В чем бы ни предполагать источник эстетики крика, одно представляется ясным: крик выражает принципиальную неспособность писателя думать. А в сочетании с умышленностью образов это снимает с бездумья единственное оправдание искренности: эстетика крика преломляется в красивость художественного вранья. Стоит заметить, однако, что такая эстетическая манера вполне соответствует медийному характеру прилепинского бунта: в кругозор телекамер не попадают жесты более сложные, чем брошенное яйцо, и образы менее ясные, чем расколоченный манекен.

В эпоху, когда признаком «большого писателя» может считаться умение «писать заразительно»[56], деятель культуры попадает в зависимость от склонности масс «заражаться» его трудом и, раз угадав щекотное место публики, работает на самоимитации. В медийной фигуре мельчает «большой писатель» как властитель дум, мельчает сама дума, власть сдувается до заискивания.

Роль в культуре.

Разлом в том и состоит, что, как литератор (а Прилепин все же «работает» в медийном общероссийском пространстве не нацболом, не шоуменом, а именно литератором), Прилепин чувствует себя призванным говорить о том, что молчит. Его ценности не требуют говорения, и наоборот, говорение не приумножает его ценностей — только бросает тень самоотстранения на отцовство и троих детей, которыми он кроет оппонентов в передачах и статьях, на семейную любовь, используемую как часть жизнетворческого имиджа, на нацбольскую лысину, позирующую для обложек.

«Я уверен в этом ликовании, как в своем имени» (« Кровь поет, ликует почва »), — клянется Прилепин продуктом литературной игры, ставку в которой обдумывает А. Латынина: «Захар Прилепин — звучит шершаво, словно трут наждаком по стеклу, тяжело, угрюмо, но почвенно, кондово. И в этом выборе имени сконцентрирована писательская стратегия автора, сочиняющего свой образ-маску. Романом «Патологии» Прилепин заявляет о себе не как писатель-интеллектуал, щедрый на вымысел, экспериментирующий со словом, играющий с ним (постмодернистские стратегии отвергнутой эпохи), но как очевидец, рассказывающий о «правде жизни», скрытой от «чистой» читающей публики. И тут принципиальное значение имеет позиционирование себя как человека «из глубинки», «из народа»[57].
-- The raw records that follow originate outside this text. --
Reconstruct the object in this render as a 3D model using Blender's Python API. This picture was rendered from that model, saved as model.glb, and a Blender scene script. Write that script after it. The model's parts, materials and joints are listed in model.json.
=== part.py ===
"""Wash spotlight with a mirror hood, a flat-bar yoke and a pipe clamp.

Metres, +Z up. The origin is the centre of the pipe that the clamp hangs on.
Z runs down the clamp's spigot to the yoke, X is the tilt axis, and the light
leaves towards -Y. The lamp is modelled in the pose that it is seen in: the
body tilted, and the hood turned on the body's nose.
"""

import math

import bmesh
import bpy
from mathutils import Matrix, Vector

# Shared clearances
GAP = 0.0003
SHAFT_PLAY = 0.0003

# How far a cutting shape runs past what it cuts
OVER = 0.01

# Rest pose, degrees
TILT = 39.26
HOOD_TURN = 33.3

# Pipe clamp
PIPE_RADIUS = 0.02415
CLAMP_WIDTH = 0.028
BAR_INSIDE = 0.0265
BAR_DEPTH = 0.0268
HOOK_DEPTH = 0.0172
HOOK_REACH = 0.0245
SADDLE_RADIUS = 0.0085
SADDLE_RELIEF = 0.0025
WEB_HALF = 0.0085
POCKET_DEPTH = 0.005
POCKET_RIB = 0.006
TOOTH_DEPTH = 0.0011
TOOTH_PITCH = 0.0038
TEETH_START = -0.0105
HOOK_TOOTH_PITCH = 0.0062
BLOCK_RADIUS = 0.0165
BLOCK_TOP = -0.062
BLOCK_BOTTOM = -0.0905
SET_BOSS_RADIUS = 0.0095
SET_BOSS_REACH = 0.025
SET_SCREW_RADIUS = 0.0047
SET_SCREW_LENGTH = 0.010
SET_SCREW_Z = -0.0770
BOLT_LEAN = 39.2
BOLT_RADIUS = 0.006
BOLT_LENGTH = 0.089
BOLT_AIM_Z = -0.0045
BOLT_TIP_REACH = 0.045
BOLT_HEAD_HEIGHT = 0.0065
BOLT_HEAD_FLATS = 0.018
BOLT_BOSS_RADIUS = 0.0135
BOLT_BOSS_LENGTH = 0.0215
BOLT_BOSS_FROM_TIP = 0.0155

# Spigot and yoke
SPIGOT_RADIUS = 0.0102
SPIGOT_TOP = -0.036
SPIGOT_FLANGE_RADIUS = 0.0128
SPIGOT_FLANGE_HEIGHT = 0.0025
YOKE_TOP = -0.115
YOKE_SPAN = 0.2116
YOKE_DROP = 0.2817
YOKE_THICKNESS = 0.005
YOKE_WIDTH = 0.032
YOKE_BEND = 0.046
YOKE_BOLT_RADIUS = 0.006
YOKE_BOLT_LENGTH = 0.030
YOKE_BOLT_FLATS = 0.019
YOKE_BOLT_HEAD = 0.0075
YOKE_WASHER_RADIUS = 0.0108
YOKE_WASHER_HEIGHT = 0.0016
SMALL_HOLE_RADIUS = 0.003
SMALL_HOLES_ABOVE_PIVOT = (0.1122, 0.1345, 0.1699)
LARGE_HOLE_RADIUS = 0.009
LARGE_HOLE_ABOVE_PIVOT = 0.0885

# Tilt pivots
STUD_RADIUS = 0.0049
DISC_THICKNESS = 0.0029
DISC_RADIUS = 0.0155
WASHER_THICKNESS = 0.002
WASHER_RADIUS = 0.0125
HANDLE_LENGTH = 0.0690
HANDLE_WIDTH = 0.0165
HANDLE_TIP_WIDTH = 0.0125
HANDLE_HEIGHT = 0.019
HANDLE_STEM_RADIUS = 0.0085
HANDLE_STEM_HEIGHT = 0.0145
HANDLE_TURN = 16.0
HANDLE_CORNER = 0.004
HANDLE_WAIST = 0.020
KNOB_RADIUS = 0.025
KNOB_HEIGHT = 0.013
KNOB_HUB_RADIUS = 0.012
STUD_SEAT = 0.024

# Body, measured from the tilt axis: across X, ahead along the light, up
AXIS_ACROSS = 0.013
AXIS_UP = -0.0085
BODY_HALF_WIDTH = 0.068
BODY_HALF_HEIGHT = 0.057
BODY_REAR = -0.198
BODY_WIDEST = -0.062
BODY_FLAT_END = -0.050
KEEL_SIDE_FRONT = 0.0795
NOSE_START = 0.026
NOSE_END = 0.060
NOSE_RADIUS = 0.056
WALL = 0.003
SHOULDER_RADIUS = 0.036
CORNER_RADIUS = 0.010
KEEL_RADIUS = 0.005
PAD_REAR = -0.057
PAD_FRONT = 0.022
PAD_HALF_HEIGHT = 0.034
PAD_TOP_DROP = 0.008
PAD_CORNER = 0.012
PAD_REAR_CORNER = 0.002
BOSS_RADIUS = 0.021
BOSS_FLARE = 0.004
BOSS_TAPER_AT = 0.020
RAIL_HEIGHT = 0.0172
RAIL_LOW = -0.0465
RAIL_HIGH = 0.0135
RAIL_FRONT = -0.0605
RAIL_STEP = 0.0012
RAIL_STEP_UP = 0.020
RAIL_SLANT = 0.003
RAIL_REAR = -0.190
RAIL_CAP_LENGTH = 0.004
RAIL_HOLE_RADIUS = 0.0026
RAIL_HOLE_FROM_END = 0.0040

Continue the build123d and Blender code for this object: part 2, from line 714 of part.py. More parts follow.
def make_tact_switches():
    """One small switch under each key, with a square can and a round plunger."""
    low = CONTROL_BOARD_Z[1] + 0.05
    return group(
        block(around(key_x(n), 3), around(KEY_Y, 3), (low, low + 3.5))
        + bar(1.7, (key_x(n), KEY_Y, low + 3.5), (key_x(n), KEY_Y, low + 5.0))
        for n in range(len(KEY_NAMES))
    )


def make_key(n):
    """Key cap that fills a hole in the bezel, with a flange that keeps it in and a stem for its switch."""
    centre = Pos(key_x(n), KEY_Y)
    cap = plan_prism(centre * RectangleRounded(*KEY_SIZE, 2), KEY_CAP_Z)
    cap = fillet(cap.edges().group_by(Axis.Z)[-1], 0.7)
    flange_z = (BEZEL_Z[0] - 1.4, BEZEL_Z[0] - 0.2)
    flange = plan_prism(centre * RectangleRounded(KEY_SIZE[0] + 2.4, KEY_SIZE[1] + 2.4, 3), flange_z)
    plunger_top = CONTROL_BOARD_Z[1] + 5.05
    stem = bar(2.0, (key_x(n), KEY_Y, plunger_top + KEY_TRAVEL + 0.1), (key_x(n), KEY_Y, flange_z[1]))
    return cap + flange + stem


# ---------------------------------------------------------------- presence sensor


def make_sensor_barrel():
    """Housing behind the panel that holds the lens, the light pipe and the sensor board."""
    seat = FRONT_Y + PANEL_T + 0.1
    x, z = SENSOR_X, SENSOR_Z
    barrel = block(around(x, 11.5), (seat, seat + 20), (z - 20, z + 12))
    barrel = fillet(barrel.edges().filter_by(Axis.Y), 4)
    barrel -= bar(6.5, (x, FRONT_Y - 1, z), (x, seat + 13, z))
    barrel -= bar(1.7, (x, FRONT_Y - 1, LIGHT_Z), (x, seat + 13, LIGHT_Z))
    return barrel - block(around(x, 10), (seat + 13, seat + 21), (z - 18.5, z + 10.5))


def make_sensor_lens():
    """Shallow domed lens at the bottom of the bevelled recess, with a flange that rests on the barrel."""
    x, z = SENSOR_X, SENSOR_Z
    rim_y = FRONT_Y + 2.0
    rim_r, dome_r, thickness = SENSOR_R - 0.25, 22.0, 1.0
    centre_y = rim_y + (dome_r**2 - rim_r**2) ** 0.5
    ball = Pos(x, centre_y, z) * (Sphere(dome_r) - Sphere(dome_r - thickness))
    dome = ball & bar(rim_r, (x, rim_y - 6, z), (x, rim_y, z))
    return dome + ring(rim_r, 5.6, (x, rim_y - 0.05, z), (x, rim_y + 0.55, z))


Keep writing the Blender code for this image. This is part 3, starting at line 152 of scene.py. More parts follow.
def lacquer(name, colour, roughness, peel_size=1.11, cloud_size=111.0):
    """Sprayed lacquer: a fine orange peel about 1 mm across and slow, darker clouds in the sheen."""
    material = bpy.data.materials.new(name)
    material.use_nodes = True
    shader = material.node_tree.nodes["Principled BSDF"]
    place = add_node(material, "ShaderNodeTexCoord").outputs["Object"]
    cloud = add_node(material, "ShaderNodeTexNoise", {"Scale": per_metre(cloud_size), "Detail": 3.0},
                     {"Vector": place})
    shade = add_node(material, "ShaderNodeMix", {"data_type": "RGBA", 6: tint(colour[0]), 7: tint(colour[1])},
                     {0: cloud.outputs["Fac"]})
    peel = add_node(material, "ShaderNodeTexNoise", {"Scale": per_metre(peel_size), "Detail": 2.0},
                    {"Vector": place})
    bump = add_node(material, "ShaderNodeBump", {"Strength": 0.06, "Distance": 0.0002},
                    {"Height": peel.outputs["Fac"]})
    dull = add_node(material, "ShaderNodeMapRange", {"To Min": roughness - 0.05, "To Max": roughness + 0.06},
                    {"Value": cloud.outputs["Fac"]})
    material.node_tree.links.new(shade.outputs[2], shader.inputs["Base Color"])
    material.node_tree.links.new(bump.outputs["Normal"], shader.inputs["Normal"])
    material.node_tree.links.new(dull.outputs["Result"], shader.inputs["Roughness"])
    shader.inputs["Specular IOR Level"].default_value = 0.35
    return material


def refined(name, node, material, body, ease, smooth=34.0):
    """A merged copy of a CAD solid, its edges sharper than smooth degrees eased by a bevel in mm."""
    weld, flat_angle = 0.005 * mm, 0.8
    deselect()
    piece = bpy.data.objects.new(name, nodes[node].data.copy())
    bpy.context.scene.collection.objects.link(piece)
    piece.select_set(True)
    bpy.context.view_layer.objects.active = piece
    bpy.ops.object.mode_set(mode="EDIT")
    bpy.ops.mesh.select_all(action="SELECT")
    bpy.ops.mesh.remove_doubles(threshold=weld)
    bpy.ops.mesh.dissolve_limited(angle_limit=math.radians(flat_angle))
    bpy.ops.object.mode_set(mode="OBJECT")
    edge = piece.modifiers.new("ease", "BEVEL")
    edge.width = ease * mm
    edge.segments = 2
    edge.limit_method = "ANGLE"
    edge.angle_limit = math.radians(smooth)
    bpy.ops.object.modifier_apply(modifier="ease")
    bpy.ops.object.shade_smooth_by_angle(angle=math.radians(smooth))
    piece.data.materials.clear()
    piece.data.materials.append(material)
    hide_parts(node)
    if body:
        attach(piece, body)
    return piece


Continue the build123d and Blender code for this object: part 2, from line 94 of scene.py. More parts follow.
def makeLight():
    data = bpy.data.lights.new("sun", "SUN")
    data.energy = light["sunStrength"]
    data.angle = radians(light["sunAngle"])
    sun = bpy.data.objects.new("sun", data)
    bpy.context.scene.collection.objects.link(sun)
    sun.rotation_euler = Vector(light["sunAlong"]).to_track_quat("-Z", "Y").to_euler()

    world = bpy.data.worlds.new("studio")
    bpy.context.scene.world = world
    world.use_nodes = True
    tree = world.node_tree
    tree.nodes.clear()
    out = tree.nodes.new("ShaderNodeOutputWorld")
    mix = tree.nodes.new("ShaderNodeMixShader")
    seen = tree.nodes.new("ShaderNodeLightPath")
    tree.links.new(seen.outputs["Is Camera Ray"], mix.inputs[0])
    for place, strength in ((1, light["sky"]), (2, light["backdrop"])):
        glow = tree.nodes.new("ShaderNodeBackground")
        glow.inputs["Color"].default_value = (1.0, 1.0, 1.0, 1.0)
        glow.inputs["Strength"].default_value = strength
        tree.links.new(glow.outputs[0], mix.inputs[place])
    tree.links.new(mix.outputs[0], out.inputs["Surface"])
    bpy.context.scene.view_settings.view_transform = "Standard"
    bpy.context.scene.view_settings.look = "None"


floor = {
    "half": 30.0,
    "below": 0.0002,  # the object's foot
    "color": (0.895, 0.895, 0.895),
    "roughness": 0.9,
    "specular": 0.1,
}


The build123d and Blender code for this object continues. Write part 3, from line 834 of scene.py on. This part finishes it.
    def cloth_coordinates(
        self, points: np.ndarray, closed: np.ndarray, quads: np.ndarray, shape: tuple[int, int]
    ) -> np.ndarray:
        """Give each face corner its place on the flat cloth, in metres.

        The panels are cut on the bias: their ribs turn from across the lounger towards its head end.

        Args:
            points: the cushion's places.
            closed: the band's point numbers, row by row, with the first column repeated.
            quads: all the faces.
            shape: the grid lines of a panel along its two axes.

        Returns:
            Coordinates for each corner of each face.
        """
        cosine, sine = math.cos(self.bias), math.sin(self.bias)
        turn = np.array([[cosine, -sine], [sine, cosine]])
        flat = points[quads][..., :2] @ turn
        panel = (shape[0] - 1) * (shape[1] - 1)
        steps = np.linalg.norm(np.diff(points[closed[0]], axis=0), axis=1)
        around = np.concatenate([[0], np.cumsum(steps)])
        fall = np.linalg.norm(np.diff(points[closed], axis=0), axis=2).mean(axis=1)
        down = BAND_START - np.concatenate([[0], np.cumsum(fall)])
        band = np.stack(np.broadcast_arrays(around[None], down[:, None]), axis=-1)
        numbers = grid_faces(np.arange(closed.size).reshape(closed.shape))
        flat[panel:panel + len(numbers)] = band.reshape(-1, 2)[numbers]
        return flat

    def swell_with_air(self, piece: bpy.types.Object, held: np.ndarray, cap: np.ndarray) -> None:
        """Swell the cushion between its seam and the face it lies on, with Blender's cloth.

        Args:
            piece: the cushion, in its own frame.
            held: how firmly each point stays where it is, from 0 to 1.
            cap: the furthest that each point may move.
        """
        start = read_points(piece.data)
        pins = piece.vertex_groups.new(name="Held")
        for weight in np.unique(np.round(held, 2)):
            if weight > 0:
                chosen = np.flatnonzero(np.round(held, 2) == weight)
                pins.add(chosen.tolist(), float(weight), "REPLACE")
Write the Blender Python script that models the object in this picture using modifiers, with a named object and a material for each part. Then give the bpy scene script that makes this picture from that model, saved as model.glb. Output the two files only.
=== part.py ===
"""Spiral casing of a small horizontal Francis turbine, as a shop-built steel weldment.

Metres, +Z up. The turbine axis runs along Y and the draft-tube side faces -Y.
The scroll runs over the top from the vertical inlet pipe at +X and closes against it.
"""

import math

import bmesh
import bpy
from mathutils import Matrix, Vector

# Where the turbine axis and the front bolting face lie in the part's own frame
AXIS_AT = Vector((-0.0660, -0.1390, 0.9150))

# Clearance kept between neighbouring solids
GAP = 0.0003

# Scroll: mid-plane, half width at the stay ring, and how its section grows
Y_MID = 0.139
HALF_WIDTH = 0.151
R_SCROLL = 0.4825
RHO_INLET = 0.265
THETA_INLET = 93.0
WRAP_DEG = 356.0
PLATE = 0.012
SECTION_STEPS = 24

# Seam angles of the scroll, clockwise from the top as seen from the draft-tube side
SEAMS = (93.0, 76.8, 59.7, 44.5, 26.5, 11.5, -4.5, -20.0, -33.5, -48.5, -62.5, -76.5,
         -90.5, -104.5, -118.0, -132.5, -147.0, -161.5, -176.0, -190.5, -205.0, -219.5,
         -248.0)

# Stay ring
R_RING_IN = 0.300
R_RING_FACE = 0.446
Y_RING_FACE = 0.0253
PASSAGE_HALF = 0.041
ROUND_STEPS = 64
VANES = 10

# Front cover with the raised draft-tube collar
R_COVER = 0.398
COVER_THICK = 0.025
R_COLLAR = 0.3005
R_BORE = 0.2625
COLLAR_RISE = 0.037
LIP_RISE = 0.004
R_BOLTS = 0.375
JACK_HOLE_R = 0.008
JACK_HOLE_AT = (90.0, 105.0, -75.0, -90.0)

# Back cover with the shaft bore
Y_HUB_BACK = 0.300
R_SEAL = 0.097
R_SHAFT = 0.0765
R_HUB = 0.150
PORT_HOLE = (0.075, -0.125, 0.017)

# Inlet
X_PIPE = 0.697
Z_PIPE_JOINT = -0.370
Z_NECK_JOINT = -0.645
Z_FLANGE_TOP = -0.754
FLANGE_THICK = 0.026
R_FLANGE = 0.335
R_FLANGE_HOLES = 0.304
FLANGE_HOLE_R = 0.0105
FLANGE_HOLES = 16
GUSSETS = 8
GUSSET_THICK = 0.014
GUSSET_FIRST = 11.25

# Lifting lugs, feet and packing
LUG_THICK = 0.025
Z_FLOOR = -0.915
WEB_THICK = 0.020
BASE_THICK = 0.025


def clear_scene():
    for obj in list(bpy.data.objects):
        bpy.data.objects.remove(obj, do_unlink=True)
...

Клясться выдуманным именем — значит заиграться в неразделимость правды и фикции, внутреннего и обращенного вовне, творческого и функционального.

Прилепин, избывая разламывающую его существо задачу играть в политика и семьянина для нужд литературы и в литератора для нужд политики и семьи, высказывает косвенное пожелание отказаться от слова во имя дела: «Я просто и вправду не считаю писательство мессианством. Когда я напишу то количество книг, которое сможет прокормить мою семью, я поставлю точку»[58]; «Мы ждем и справедливости тоже, но не только строгости. И не только в делах литературных. Потому что, когда не все в порядке на Родине, литература — дело десятое»[59].